Description of the task: Copy exactly the lines of the material below that run from the one containing "# Each cord's" through the one containing "cad_parts[node].hide_render = cad_parts[node].hide_viewport". Copy no other lines.

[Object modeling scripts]
Begin

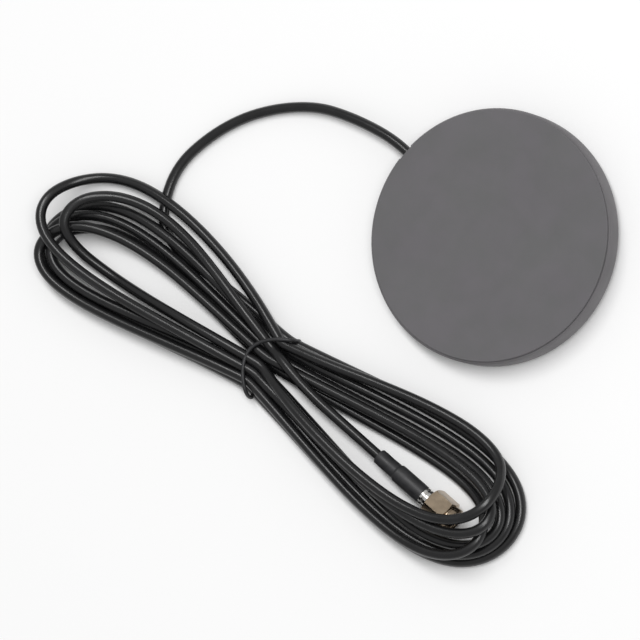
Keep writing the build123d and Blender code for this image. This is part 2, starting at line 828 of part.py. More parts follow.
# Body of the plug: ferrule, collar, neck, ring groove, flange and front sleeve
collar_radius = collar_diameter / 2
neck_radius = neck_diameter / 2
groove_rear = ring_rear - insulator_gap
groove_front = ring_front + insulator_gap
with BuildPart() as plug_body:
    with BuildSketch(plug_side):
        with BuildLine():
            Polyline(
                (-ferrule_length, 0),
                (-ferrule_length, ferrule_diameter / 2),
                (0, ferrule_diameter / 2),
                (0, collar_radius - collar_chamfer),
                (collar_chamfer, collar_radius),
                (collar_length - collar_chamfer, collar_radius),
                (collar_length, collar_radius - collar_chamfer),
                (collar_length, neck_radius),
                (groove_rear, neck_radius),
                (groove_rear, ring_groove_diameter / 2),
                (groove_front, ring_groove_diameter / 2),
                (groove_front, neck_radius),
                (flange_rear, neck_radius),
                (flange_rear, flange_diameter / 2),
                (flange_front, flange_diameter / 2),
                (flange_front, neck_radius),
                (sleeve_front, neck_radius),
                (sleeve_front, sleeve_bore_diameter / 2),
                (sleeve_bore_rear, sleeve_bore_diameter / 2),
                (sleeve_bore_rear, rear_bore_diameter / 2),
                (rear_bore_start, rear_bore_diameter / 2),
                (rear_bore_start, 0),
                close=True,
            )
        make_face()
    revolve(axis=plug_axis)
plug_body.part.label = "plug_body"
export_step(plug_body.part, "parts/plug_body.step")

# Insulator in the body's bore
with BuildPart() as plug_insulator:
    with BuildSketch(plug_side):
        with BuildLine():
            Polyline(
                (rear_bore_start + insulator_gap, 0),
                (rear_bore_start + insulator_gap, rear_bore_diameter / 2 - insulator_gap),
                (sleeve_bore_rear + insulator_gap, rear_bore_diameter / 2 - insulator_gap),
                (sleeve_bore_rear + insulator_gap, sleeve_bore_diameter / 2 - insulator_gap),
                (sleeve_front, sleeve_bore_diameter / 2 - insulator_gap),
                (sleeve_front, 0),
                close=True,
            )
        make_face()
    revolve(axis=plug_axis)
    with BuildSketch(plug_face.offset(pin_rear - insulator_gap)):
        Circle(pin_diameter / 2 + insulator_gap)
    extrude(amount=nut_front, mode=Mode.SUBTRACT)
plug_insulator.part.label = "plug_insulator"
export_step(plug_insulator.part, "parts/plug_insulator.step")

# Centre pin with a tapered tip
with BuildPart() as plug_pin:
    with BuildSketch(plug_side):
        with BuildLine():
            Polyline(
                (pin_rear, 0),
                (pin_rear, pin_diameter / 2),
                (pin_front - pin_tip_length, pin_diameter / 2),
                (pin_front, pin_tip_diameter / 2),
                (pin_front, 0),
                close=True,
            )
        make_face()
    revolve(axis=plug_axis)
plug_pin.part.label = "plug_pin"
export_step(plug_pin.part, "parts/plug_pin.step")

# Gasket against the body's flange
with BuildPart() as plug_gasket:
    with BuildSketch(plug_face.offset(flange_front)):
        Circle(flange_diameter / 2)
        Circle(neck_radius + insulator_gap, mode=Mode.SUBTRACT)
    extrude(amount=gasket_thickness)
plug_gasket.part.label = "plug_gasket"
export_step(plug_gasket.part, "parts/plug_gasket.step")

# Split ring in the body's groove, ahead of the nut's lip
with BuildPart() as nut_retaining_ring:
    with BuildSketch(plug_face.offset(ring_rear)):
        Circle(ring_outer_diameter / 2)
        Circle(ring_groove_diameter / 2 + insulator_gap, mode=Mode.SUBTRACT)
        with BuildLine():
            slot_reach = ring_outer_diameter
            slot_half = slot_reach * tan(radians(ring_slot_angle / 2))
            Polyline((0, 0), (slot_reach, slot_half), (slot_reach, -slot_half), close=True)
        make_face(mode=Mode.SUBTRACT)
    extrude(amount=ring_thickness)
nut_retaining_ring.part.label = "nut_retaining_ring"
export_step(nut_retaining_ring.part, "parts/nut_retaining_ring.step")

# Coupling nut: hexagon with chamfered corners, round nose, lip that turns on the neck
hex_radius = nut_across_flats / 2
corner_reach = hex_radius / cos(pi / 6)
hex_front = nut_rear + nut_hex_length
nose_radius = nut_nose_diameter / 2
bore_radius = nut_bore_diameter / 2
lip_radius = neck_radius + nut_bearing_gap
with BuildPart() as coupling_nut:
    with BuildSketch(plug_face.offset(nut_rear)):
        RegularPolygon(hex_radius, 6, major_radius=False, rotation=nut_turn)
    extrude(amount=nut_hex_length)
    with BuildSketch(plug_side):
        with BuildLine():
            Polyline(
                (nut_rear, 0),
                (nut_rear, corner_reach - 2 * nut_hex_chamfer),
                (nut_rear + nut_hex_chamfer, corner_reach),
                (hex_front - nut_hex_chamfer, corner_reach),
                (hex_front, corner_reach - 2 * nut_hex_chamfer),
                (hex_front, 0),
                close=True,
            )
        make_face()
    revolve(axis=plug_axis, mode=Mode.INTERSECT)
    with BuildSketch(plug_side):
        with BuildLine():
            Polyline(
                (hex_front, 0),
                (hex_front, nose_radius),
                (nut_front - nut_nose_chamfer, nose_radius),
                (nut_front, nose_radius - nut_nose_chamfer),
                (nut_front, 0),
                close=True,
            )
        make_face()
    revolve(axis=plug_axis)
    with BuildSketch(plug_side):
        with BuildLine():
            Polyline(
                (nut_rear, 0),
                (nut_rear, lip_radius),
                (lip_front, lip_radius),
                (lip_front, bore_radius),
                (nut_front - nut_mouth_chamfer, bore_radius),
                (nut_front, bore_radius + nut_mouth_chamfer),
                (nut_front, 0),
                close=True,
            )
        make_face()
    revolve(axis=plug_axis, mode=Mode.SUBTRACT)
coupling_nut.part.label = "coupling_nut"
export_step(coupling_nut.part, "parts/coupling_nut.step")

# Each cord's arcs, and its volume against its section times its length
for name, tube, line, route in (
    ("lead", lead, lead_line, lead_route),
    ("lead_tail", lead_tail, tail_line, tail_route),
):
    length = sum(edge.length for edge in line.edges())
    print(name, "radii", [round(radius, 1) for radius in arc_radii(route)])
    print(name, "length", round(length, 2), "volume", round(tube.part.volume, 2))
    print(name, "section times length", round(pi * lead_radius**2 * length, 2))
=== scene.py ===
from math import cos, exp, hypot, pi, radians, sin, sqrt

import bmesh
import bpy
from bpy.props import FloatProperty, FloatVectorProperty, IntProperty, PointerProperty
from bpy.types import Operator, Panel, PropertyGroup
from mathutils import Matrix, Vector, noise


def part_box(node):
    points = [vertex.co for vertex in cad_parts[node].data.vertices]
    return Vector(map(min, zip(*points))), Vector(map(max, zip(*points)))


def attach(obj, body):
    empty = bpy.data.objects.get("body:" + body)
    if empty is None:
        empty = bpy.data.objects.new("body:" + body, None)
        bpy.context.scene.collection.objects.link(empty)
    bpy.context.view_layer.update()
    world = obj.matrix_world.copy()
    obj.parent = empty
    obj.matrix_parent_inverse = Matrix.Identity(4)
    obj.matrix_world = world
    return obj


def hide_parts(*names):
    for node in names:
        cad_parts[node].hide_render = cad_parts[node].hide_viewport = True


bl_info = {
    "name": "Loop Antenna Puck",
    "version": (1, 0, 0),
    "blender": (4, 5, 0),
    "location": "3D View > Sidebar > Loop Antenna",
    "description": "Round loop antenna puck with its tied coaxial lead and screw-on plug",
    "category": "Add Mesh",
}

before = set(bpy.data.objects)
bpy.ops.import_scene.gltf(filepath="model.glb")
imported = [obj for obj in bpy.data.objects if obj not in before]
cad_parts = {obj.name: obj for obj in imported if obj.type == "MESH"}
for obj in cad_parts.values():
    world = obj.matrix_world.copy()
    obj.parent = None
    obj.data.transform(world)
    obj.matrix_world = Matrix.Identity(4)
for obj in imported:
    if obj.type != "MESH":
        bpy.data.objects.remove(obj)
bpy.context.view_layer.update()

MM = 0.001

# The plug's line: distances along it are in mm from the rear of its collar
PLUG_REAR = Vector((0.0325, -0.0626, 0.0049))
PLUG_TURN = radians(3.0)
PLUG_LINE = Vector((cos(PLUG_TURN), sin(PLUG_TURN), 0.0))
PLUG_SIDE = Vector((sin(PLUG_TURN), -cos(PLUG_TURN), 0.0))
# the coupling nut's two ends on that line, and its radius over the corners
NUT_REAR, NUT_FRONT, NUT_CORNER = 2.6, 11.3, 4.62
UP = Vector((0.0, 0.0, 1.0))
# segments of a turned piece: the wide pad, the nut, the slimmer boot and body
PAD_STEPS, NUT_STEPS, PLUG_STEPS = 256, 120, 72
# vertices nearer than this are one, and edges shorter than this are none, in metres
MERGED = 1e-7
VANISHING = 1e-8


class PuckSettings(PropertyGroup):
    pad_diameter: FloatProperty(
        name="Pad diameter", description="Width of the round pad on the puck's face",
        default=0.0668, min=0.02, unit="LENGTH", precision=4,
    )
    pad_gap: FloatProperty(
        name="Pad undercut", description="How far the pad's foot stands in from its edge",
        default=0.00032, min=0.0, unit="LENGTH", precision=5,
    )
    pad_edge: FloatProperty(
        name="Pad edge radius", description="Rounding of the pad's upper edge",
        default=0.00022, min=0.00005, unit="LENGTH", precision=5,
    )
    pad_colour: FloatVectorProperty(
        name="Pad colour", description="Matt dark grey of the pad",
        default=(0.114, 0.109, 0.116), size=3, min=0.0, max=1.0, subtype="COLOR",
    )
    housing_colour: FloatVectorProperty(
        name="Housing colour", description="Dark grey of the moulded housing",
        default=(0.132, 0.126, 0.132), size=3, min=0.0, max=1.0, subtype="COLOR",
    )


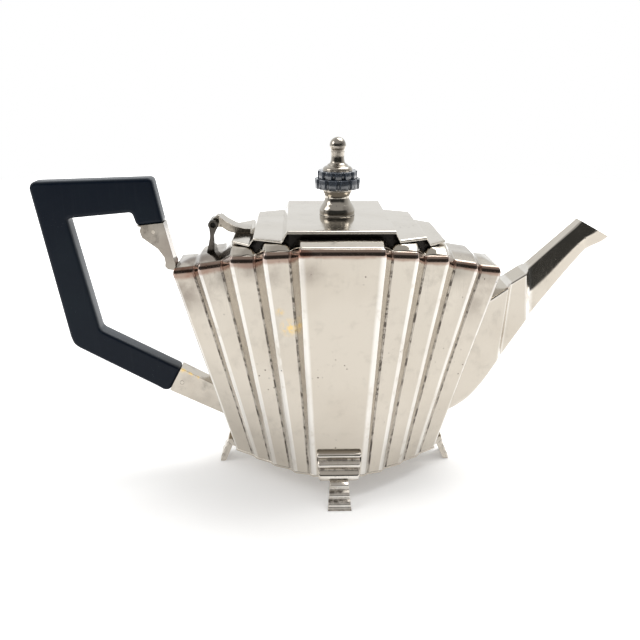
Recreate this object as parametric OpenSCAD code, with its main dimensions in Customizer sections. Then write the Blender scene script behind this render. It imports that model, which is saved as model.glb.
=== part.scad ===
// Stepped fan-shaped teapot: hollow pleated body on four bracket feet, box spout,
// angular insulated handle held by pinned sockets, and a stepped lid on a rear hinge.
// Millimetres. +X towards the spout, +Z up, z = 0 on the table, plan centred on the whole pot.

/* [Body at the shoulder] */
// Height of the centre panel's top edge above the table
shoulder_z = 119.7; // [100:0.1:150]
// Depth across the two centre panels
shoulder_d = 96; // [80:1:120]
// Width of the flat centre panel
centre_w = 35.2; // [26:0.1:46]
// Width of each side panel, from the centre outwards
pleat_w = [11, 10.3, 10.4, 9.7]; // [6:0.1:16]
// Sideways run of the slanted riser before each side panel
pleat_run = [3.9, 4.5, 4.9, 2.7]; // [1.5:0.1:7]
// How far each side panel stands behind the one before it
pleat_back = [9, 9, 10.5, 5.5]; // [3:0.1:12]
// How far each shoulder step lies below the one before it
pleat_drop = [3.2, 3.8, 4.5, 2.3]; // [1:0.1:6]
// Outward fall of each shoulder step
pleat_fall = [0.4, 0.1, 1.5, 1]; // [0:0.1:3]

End

Task answer:
# Each cord's arcs, and its volume against its section times its length
for name, tube, line, route in (
    ("lead", lead, lead_line, lead_route),
    ("lead_tail", lead_tail, tail_line, tail_route),
):
    length = sum(edge.length for edge in line.edges())
    print(name, "radii", [round(radius, 1) for radius in arc_radii(route)])
    print(name, "length", round(length, 2), "volume", round(tube.part.volume, 2))
    print(name, "section times length", round(pi * lead_radius**2 * length, 2))
=== scene.py ===
from math import cos, exp, hypot, pi, radians, sin, sqrt

import bmesh
import bpy
from bpy.props import FloatProperty, FloatVectorProperty, IntProperty, PointerProperty
from bpy.types import Operator, Panel, PropertyGroup
from mathutils import Matrix, Vector, noise


def part_box(node):
    points = [vertex.co for vertex in cad_parts[node].data.vertices]
    return Vector(map(min, zip(*points))), Vector(map(max, zip(*points)))


def attach(obj, body):
    empty = bpy.data.objects.get("body:" + body)
    if empty is None:
        empty = bpy.data.objects.new("body:" + body, None)
        bpy.context.scene.collection.objects.link(empty)
    bpy.context.view_layer.update()
    world = obj.matrix_world.copy()
    obj.parent = empty
    obj.matrix_parent_inverse = Matrix.Identity(4)
    obj.matrix_world = world
    return obj


def hide_parts(*names):
    for node in names:
        cad_parts[node].hide_render = cad_parts[node].hide_viewport = True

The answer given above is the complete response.